A few days later we talk again. I discover more. His father drank and ran around. Probably one of those men with another family or two somewhere.  The man was beaten as child and witnessed a lot of violence. When he was four, he and his mother had to move South for safety and security, leaving the other children in the North. Even at such a young age, he felt uprooted.
He made a vow as a young man that when he married, he would not be that kind of husband or father. He and his wife kept a quiet home, with regular meals, praying and going to church, getting their two children through college. He didn't succumb to the injustice of his life. He determined to make life better for his children.

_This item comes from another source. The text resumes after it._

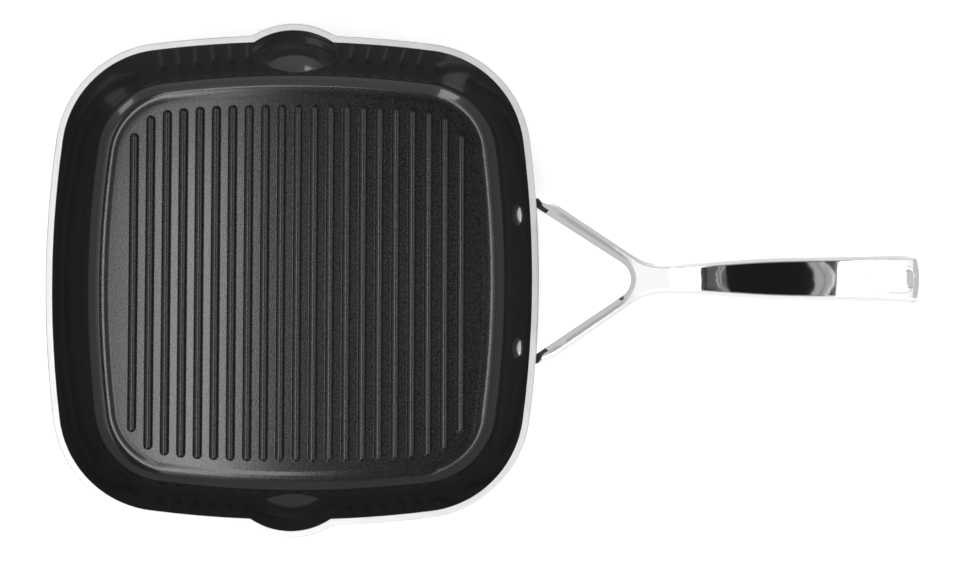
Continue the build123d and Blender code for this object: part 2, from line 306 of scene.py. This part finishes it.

How often we think that back in the last century the times were easier, people were better and abuse didn't happen. But as always, I think we have those rose colored glasses that color our perception. My mom felt the belt. A teacher ripped the shirt of my uncle trying to discipline him in school. Their mother left the family in 1936.
My friend Ginny's father and aunt were abandoned by their father when just very small children. Their stories could overwhelm us, death a constant companion, mothers and fathers dying young, infant siblings buried in far away cemeteries. Hunger gnawing at many.
The ones I know overcame these obstacles.  Sometimes demons followed them, but they fought them. Others gave in to the demons, I'm sure, just like today. Paul in the New Testament states we are over-comers, more than conquerors in Jesus. Let us be inspired, first by Jesus and then by the triumph of the human spirit that comes from above.